Published online by Cambridge University Press: 21 September 2009
Concerning memory processes in olfaction, most of the authors herein note that the evidence is sparse, mainly because the standard procedures used in the fields of vision and hearing are difficult to transfer to olfaction. Early research in olfaction, mimicking studies of the processing of visual information, was oriented toward episodic and semantic functions. However, recently there has been increasing interest in olfaction specificity, therefore shifting the focus to implicit forms of odor memory and to priming effects.
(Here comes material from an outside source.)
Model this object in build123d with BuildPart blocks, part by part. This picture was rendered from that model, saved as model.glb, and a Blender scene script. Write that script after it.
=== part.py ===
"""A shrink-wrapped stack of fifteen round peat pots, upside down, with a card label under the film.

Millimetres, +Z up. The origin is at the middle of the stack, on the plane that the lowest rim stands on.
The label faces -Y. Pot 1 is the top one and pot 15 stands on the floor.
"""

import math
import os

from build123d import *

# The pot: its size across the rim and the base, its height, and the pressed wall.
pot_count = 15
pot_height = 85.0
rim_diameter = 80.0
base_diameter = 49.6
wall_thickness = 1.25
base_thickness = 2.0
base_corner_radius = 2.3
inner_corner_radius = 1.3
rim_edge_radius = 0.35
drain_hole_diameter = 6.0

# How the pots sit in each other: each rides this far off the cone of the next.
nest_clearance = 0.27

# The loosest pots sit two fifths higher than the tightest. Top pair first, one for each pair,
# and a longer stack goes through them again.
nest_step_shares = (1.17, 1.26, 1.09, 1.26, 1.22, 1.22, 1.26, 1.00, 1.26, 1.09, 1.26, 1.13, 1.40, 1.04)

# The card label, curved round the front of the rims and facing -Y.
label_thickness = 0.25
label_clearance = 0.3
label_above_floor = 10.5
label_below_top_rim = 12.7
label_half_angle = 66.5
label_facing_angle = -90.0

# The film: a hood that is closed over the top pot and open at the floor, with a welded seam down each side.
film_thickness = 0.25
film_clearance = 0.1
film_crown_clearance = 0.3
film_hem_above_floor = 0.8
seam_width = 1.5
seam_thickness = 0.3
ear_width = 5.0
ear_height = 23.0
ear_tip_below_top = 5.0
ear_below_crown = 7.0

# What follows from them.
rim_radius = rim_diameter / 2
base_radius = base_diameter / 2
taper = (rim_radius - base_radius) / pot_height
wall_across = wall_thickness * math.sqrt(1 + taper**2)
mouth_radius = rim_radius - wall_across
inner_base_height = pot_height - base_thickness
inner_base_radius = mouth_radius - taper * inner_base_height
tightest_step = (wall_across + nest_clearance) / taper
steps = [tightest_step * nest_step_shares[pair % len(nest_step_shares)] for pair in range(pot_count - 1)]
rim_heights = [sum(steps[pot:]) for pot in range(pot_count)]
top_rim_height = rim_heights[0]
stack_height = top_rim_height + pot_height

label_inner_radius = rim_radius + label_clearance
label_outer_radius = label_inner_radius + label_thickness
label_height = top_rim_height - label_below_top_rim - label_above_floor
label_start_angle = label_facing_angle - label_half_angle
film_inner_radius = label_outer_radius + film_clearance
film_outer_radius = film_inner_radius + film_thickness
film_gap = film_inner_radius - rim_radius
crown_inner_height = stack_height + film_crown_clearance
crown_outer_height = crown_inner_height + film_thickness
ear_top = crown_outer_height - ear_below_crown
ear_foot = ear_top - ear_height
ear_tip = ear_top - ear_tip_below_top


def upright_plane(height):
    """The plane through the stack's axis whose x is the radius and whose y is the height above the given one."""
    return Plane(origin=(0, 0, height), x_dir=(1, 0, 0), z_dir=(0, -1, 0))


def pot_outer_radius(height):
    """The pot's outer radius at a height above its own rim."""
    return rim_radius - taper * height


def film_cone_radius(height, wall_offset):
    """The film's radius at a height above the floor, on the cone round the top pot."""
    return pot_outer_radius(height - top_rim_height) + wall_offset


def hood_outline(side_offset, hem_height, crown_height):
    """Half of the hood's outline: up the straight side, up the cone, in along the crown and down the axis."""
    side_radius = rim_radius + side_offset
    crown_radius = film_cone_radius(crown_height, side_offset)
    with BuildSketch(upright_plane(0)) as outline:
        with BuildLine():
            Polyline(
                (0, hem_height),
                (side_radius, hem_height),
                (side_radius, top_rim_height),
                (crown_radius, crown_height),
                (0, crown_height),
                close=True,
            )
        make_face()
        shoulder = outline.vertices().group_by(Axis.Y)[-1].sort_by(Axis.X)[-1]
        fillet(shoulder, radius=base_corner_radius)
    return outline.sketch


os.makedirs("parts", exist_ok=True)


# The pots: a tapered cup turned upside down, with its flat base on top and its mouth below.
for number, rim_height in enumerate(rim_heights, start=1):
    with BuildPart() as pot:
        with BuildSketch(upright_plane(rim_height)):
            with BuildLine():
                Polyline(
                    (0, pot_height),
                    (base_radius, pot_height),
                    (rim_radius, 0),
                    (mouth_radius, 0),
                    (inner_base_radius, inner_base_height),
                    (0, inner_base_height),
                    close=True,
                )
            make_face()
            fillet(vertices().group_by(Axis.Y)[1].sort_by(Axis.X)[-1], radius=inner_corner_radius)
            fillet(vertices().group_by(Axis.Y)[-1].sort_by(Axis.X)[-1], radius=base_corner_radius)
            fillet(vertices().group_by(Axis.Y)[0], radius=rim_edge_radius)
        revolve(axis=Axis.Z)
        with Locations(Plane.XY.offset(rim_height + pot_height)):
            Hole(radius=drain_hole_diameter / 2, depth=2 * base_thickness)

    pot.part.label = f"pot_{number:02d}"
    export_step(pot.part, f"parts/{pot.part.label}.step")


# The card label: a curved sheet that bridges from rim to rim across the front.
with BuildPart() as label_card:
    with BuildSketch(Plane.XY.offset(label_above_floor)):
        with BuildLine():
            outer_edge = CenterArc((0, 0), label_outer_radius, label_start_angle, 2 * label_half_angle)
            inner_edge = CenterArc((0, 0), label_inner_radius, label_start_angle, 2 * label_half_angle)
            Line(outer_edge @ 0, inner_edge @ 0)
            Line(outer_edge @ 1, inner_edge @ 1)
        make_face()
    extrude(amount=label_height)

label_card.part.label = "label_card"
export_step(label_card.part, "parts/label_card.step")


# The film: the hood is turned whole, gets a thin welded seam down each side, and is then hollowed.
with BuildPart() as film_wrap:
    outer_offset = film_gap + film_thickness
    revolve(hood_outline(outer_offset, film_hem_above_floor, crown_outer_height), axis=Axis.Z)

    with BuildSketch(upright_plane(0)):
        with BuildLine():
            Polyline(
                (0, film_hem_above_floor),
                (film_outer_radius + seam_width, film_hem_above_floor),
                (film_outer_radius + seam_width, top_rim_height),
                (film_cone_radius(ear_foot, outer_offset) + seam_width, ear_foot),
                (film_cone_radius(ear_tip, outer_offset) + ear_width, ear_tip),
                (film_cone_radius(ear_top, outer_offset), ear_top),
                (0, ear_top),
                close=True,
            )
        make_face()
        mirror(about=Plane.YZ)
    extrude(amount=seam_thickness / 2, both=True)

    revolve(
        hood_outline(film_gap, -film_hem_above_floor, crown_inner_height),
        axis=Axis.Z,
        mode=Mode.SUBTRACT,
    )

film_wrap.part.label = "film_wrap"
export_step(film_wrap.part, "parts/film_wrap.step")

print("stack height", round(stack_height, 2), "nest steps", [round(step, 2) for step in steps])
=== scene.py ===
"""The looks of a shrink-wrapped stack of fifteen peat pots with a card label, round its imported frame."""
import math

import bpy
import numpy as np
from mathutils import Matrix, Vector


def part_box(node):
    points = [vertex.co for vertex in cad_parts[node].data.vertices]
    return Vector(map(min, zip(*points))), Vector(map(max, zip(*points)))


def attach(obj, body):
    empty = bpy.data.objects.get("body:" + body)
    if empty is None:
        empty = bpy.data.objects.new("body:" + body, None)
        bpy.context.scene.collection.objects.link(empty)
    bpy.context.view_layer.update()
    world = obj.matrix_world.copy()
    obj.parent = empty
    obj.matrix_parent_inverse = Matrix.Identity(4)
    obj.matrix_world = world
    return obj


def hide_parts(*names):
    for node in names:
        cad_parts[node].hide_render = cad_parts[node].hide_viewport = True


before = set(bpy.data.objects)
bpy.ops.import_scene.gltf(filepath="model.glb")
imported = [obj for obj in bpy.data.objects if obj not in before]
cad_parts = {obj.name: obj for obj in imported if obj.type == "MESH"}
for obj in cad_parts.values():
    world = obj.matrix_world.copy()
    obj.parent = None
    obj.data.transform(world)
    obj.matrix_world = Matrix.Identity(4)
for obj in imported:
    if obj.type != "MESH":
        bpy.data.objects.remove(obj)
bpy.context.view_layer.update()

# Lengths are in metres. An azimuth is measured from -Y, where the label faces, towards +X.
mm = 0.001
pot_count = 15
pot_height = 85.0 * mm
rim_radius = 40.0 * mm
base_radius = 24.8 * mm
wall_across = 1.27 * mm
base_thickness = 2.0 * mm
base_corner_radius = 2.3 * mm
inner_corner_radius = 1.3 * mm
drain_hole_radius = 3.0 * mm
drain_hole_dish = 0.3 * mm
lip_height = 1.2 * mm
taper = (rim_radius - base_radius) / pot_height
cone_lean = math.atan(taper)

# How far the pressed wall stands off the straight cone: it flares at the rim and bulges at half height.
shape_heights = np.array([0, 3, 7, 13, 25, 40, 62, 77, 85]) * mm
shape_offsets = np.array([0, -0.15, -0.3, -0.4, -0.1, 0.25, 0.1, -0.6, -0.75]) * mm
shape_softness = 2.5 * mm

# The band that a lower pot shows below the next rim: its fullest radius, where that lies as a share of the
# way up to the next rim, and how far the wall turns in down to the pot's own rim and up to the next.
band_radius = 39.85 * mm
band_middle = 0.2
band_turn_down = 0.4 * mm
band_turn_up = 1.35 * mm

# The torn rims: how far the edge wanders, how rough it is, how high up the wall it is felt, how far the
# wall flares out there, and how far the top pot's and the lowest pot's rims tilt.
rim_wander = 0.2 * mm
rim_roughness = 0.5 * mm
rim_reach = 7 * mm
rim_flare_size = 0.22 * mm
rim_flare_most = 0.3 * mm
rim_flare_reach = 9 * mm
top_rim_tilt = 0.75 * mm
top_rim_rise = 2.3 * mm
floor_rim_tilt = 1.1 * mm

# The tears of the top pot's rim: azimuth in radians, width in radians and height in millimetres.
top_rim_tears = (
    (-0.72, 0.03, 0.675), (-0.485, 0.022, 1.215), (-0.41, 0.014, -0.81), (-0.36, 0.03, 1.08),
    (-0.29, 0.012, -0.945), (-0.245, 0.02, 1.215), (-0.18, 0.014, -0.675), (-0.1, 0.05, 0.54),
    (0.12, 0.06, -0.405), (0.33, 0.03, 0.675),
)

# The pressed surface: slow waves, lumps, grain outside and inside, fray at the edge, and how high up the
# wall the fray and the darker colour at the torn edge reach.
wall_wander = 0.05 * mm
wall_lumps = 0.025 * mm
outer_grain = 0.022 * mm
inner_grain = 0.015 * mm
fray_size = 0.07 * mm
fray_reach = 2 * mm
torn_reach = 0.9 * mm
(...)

Chapter 13, by Sylvie Issanchou and colleagues, explains how the study of odor memory specificity in everyday life led them to contrast (1) incidental (nonintentional) learning and implicit recollection and (2) consciously learned and consciously recollected memories of odors in laboratory studies. They examine the ecological validity of traditional laboratory experiments and of incidental-learning paradigms in the study of olfaction by trying to get at the experimental conditions that can best predict memory performances in everyday life. They prefer priming and same/different judgments to identification tasks. However, Issanchou and associates, like Maria Larsson (Chapter 14) and Mats Olsson and his colleagues (Chapter 15), note that in spite of their efforts, it has been unexpectedly difficult to show priming effects in olfaction, as compared with priming in other modalities, the challenge being to figure out whether priming effects depend on perceptual processes or on conceptual (naming) processes.